The Misfits/Danzig reunion almost happened in 2014—and there are legal documents to prove it

Misfits logo

The music world was turned on its ear yesterday when news of horror-punk mavericks the Misfits reuniting with estranged frontman Glenn Danzig broke. Truthfully, 24 hours later, it still doesn’t seem entirely real, yet here we are: Danzig, Jerry Only and Doyle will perform at Riot Fest in Denver and Chicago this September, and perhaps never again. Substream has spoken with two different sources who each said that the trio, dubbed the Original Misfits, is getting a $1 million total payout from Riot Fest for the two gigs. But here’s the crazier thing: This almost happened two years ago and no one even knew about it.

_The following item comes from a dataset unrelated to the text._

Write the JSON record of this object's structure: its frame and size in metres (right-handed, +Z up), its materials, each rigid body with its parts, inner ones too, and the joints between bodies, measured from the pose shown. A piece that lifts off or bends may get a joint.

Credit writer James Greene, Jr., who wrote a book about the Misfits titled This Music Leaves Stains, for unearthing court documents from Danzig and Only’s most recent legal battle in 2014. In them, it is revealed that as a potential solution to their ongoing dispute over who controls the Misfits trademarks and can license them out, Danzig’s lawyer suggest the two reunite the band for a lucrative set of reunion shows with a possible album, as well. We’ll let Greene take it from here:

“That December, Danzig’s attorney suggested his client (who dissolved the group in 1983 after a six year run) and the defendant (who reformed the Misfits without Danzig in 1995) agree to a certain amount of reunion concerts, split the profits, split all future revenue from the disputed trademarks, and consider entering a new licensing agreement together with a major merchandiser. Only was receptive, so negotiations began for the first Misfits shows with Danzig in thirty years.

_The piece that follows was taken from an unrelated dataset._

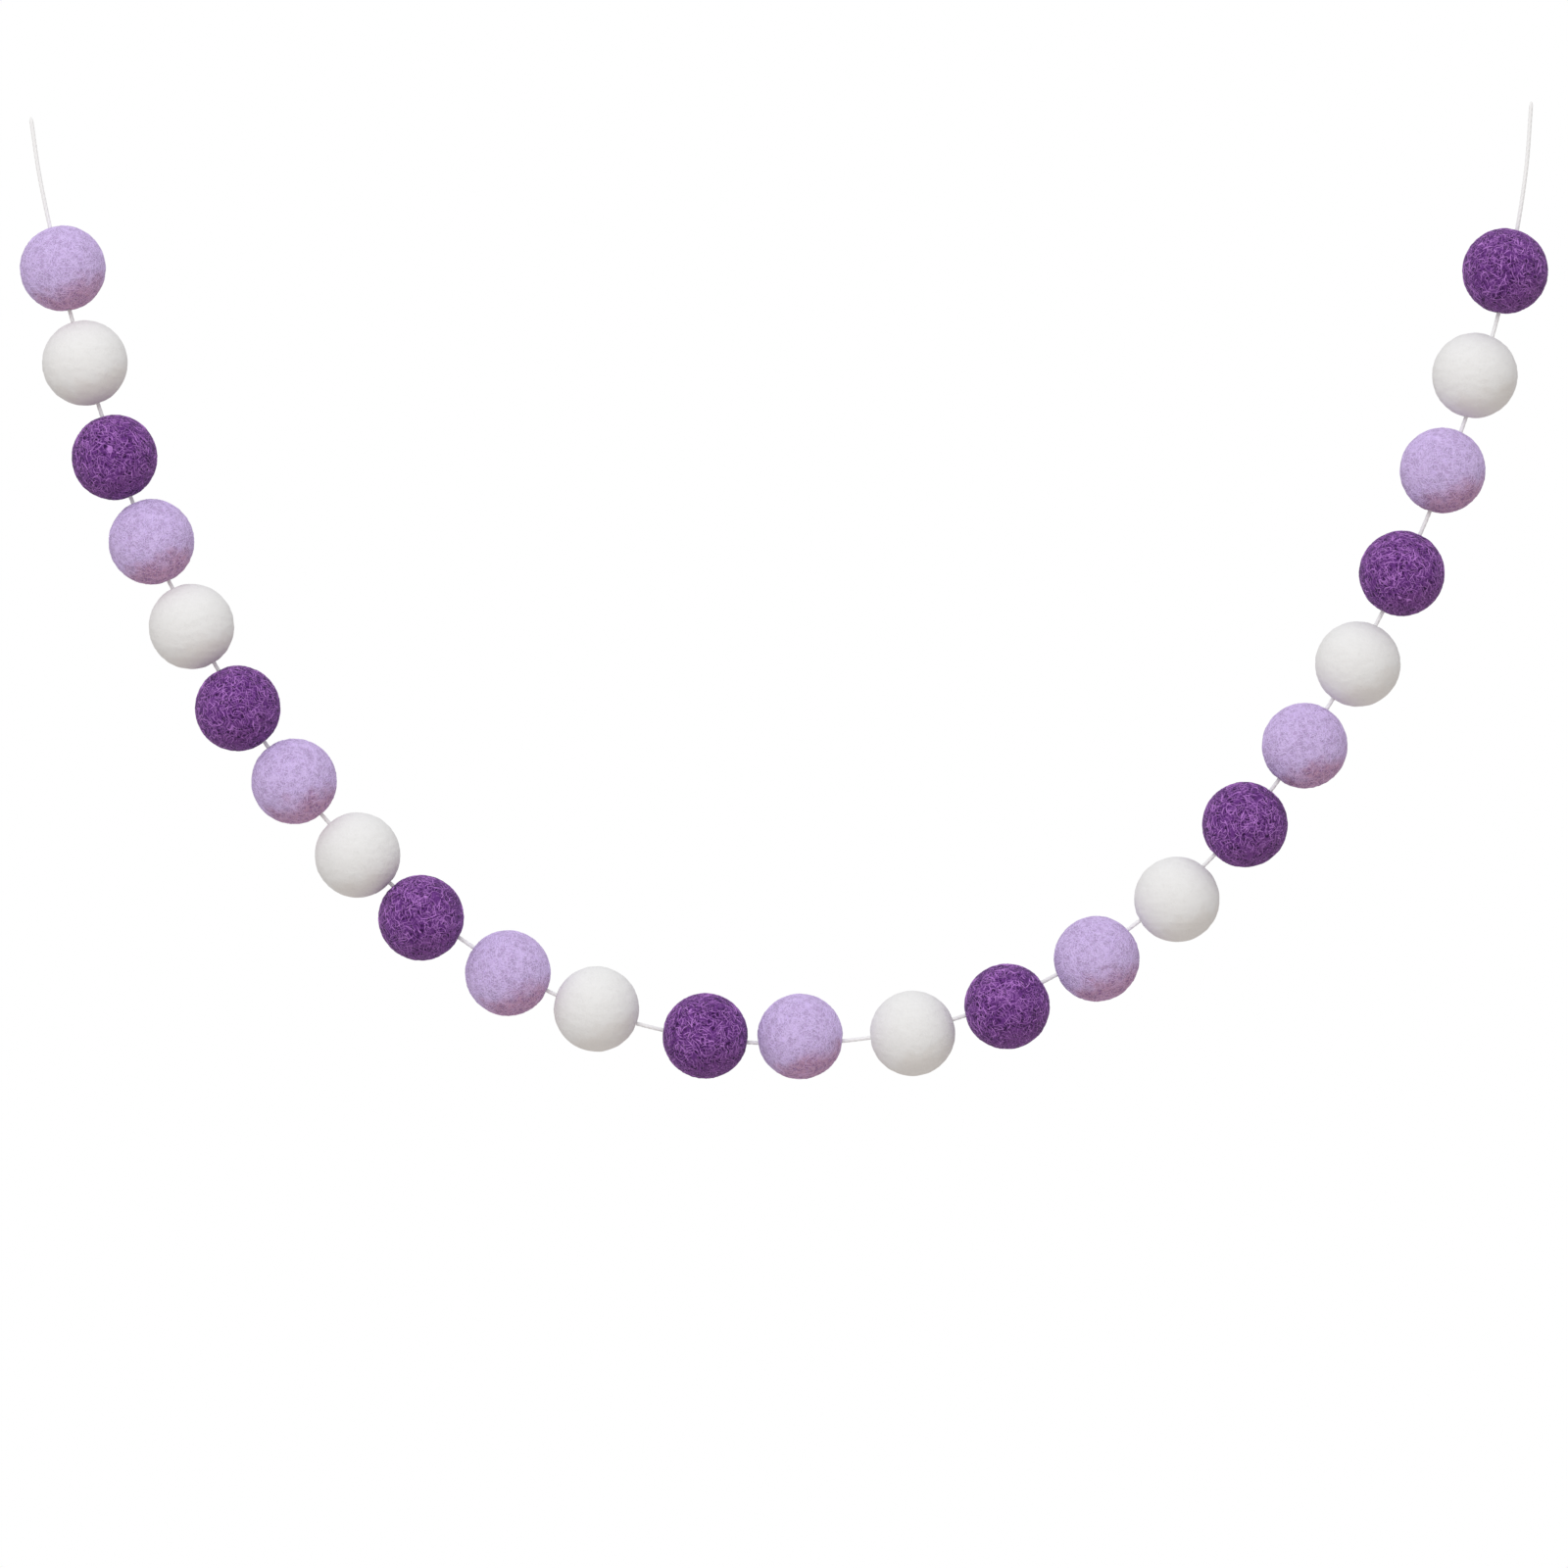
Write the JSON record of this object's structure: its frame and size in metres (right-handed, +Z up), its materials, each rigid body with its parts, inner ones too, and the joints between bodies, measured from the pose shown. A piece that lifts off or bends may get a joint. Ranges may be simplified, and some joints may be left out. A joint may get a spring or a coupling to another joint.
{
  "type": "felt ball garland",
  "caption": "Garland of round felt balls in lavender, white and purple on a thin white string, hung in a deep curve from its two string ends.",
  "frame": {"origin": "the string's left cut end, where the garland is tied up", "axes": "+X along the span from the left tie to the right tie, +Y away from the viewer, +Z up"},
  "size_m": [0.4476, 0.025, 0.2867],
  "materials": {
    "cotton_string": "white twisted cotton, matt",
    "lavender_felt": "pale lavender wool felt, matt, fine curled fibres",
    "white_felt": "off-white wool felt, matt, smooth and closely felted",
    "purple_felt": "deep purple wool felt, matt, with lighter lilac fibres"
  },
  "bodies": {
    "root": {"string": "cotton_string", "ball_01": "lavender_felt", "ball_02": "white_felt", "ball_03": "purple_felt", "ball_04": "lavender_felt", "ball_05": "white_felt", "ball_06": "purple_felt", "ball_07": "lavender_felt", "ball_08": "white_felt", "ball_09": "purple_felt", "ball_10": "lavender_felt", "ball_11": "white_felt", "ball_12": "purple_felt", "ball_13": "lavender_felt", "ball_14": "white_felt", "ball_15": "purple_felt", "ball_16": "lavender_felt", "ball_17": "white_felt", "ball_18": "purple_felt", "ball_19": "lavender_felt", "ball_20": "white_felt", "ball_21": "purple_felt", "ball_22": "lavender_felt", "ball_23": "white_felt", "ball_24": "purple_felt"}
  },
  "joints": []
}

A proposed 60/40 reunion profit split in Danzig’s favor was leveled to 50/50. A ten date concert tour shrank down to six—but “at least one” reunion album was added. All other participating Misfits, no matter what their stature, were to be treated as “paid employees.” In response to Only’s demand for built-in protections to ensure Danzig would actually follow through with these gigs, Danzig’s attorney wrote, “I really don’t think this will be an issue as Danzig wants to do the reunion shows” (a $250k penalty was put in place should either party fail to complete the reunion obligations).

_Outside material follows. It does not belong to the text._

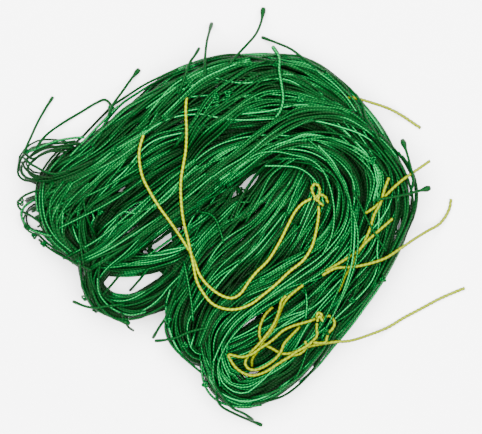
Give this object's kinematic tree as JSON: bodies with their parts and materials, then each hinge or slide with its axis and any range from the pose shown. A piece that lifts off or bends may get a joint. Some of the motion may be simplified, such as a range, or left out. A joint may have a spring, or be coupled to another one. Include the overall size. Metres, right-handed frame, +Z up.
{
  "type": "folded trellis netting",
  "caption": "A soft net of green twisted twine with a yellow edge cord, gathered into a hank and laid in back-and-forth folds, with loose twine ends and a tangled cord end.",
  "frame": {"origin": "on the resting surface, under the middle of the hank's outline", "axes": "+Z up from the surface, +X along the hank's longest extent, +Y to the far side of the heap as it is looked down on"},
  "size_m": [0.2918, 0.2743, 0.0361],
  "materials": {
    "green_twine": "twisted polyethylene twine, green, slightly shiny fibres",
    "yellow_cord": "twisted polyethylene cord, pale yellow-green, slightly shiny fibres"
  },
  "bodies": {
    "root": {"net_hank": "green_twine", "edge_cord_inner": "yellow_cord", "edge_cord_outer": "yellow_cord", "edge_cord_top_end": "yellow_cord", "edge_cord_end_1": "yellow_cord", "edge_cord_end_2": "yellow_cord", "edge_cord_end_3": "yellow_cord", "edge_cord_end_4": "yellow_cord", "tie_long": "yellow_cord", "tie_fold_1": "yellow_cord", "tie_fold_2": "yellow_cord", "tie_fold_3": "yellow_cord", "tie_end_1": "yellow_cord", "tie_end_2": "yellow_cord", "twine_end_1": "green_twine", "twine_end_2": "green_twine", "twine_end_3": "green_twine", "twine_end_4": "green_twine", "twine_end_5": "green_twine", "twine_end_6": "green_twine", "twine_end_7": "green_twine", "twine_end_8": "green_twine", "twine_end_9": "green_twine", "twine_end_10": "green_twine", "twine_end_11": "green_twine", "twine_end_12": "green_twine", "twine_end_13": "green_twine", "twine_end_14": "green_twine", "twine_end_15": "green_twine", "twine_end_16": "green_twine", "twine_end_17": "green_twine", "edge_cord_knot": "yellow_cord", "tie_knot": "yellow_cord"}
  },
  "joints": []
}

Initially Danzig envisioned the reunion happening in 2017 to commemorate the 40th anniversary of the Misfits. Only wanted it “as soon as practicable.” Only also wasn’t fond of billing these performances as “the Original Misfits” (though no alternate name was suggested). The real breakdown, however, was over the same trademark issues that instigated Danzig’s lawsuit in the first place. Confusion as well as contention remained over who owned what and who was entitled to how much of any given piece of Misfits imagery. Specifics failed to be clarified, certain copyrights could not be identified, documents proving anything conclusively could not be produced.”

Neither side could come to agreeable terms with the other, so on February 10, 2015, the idea was officially put to rest when Danzig’s lawyer notified Only’s team that they were going to try the case, which was thrown out by a judge two months later due to insufficient evidence.

Sound crazy? You can take a look at the legal documents yourself to see just how close we were to having a Danzig-fronted Misfits return more than a year ago. Does this mean the Original Misfits’ current reunion is a result of unending litigation? It’s hard to say, but given the pair’s history, anything is possible.